• [Description of the task]: The entire listing is to be repeated verbatim.
★ ★ ★ ★
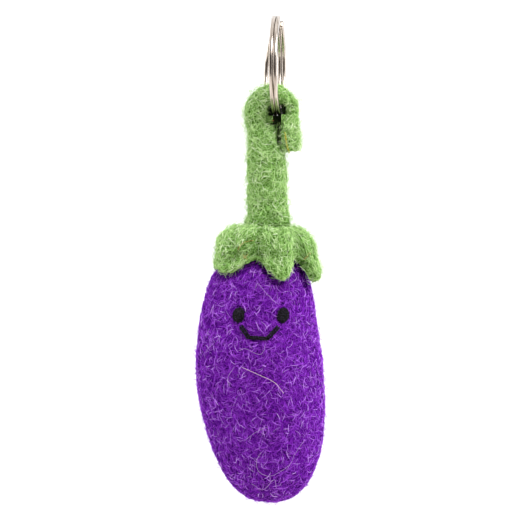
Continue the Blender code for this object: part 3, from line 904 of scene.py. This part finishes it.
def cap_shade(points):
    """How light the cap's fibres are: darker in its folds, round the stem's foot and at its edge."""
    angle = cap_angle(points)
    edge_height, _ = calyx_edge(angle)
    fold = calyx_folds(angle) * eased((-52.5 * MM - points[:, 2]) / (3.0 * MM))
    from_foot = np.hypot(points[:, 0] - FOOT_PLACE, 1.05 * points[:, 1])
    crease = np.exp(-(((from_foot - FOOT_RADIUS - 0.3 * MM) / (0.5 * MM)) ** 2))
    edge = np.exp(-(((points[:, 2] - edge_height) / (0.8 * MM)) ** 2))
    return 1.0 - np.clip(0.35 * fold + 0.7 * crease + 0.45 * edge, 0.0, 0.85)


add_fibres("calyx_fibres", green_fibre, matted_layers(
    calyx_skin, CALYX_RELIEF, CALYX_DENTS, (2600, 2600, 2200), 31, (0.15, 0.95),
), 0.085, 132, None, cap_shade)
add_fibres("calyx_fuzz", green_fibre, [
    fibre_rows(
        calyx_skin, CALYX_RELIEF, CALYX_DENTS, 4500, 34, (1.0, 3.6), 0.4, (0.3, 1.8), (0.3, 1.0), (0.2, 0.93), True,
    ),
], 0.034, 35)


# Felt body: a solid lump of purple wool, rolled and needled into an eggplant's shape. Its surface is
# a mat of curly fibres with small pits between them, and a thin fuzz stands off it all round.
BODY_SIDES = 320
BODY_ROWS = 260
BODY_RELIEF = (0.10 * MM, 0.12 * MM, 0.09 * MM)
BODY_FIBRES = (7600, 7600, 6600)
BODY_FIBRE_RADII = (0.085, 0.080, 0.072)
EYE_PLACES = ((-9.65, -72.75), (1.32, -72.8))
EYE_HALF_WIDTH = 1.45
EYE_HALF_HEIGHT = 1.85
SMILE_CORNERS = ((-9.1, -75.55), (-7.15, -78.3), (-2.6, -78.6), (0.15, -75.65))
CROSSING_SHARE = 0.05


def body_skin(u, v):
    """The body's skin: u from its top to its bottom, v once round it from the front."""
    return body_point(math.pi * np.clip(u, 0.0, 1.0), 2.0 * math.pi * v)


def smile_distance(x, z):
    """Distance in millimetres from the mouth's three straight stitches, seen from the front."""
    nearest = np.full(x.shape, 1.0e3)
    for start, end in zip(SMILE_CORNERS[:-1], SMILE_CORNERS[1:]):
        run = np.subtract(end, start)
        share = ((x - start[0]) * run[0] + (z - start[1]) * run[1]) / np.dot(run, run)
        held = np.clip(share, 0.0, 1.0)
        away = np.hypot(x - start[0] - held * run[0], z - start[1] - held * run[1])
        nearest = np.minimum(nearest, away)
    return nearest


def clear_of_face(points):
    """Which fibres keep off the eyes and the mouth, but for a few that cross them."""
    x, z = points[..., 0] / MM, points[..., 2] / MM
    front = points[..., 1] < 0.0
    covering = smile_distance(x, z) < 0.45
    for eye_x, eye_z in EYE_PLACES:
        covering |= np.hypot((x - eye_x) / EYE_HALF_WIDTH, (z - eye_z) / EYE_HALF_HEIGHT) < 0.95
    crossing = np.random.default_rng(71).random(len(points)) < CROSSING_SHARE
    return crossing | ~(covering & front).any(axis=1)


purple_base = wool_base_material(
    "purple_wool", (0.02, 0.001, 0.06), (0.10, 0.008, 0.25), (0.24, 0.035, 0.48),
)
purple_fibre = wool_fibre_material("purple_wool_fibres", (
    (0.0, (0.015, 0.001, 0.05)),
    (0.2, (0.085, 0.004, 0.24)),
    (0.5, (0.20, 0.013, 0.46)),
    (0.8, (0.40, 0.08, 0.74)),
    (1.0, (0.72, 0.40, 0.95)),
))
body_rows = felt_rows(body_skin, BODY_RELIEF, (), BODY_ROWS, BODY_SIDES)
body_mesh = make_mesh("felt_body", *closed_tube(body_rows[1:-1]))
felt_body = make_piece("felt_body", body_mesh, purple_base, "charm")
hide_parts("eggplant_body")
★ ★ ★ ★
• [Final result]:
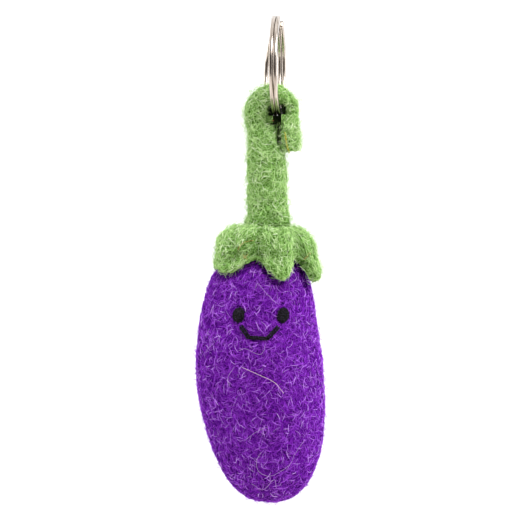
Continue the Blender code for this object: part 3, from line 904 of scene.py. This part finishes it.
def cap_shade(points):
    """How light the cap's fibres are: darker in its folds, round the stem's foot and at its edge."""
    angle = cap_angle(points)
    edge_height, _ = calyx_edge(angle)
    fold = calyx_folds(angle) * eased((-52.5 * MM - points[:, 2]) / (3.0 * MM))
    from_foot = np.hypot(points[:, 0] - FOOT_PLACE, 1.05 * points[:, 1])
    crease = np.exp(-(((from_foot - FOOT_RADIUS - 0.3 * MM) / (0.5 * MM)) ** 2))
    edge = np.exp(-(((points[:, 2] - edge_height) / (0.8 * MM)) ** 2))
    return 1.0 - np.clip(0.35 * fold + 0.7 * crease + 0.45 * edge, 0.0, 0.85)


add_fibres("calyx_fibres", green_fibre, matted_layers(
    calyx_skin, CALYX_RELIEF, CALYX_DENTS, (2600, 2600, 2200), 31, (0.15, 0.95),
), 0.085, 132, None, cap_shade)
add_fibres("calyx_fuzz", green_fibre, [
    fibre_rows(
        calyx_skin, CALYX_RELIEF, CALYX_DENTS, 4500, 34, (1.0, 3.6), 0.4, (0.3, 1.8), (0.3, 1.0), (0.2, 0.93), True,
    ),
], 0.034, 35)


# Felt body: a solid lump of purple wool, rolled and needled into an eggplant's shape. Its surface is
# a mat of curly fibres with small pits between them, and a thin fuzz stands off it all round.
BODY_SIDES = 320
BODY_ROWS = 260
BODY_RELIEF = (0.10 * MM, 0.12 * MM, 0.09 * MM)
BODY_FIBRES = (7600, 7600, 6600)
BODY_FIBRE_RADII = (0.085, 0.080, 0.072)
EYE_PLACES = ((-9.65, -72.75), (1.32, -72.8))
EYE_HALF_WIDTH = 1.45
EYE_HALF_HEIGHT = 1.85
SMILE_CORNERS = ((-9.1, -75.55), (-7.15, -78.3), (-2.6, -78.6), (0.15, -75.65))
CROSSING_SHARE = 0.05


def body_skin(u, v):
    """The body's skin: u from its top to its bottom, v once round it from the front."""
    return body_point(math.pi * np.clip(u, 0.0, 1.0), 2.0 * math.pi * v)


def smile_distance(x, z):
    """Distance in millimetres from the mouth's three straight stitches, seen from the front."""
    nearest = np.full(x.shape, 1.0e3)
    for start, end in zip(SMILE_CORNERS[:-1], SMILE_CORNERS[1:]):
        run = np.subtract(end, start)
        share = ((x - start[0]) * run[0] + (z - start[1]) * run[1]) / np.dot(run, run)
        held = np.clip(share, 0.0, 1.0)
        away = np.hypot(x - start[0] - held * run[0], z - start[1] - held * run[1])
        nearest = np.minimum(nearest, away)
    return nearest


def clear_of_face(points):
    """Which fibres keep off the eyes and the mouth, but for a few that cross them."""
    x, z = points[..., 0] / MM, points[..., 2] / MM
    front = points[..., 1] < 0.0
    covering = smile_distance(x, z) < 0.45
    for eye_x, eye_z in EYE_PLACES:
        covering |= np.hypot((x - eye_x) / EYE_HALF_WIDTH, (z - eye_z) / EYE_HALF_HEIGHT) < 0.95
    crossing = np.random.default_rng(71).random(len(points)) < CROSSING_SHARE
    return crossing | ~(covering & front).any(axis=1)


purple_base = wool_base_material(
    "purple_wool", (0.02, 0.001, 0.06), (0.10, 0.008, 0.25), (0.24, 0.035, 0.48),
)
purple_fibre = wool_fibre_material("purple_wool_fibres", (
    (0.0, (0.015, 0.001, 0.05)),
    (0.2, (0.085, 0.004, 0.24)),
    (0.5, (0.20, 0.013, 0.46)),
    (0.8, (0.40, 0.08, 0.74)),
    (1.0, (0.72, 0.40, 0.95)),
))
body_rows = felt_rows(body_skin, BODY_RELIEF, (), BODY_ROWS, BODY_SIDES)
body_mesh = make_mesh("felt_body", *closed_tube(body_rows[1:-1]))
felt_body = make_piece("felt_body", body_mesh, purple_base, "charm")
hide_parts("eggplant_body")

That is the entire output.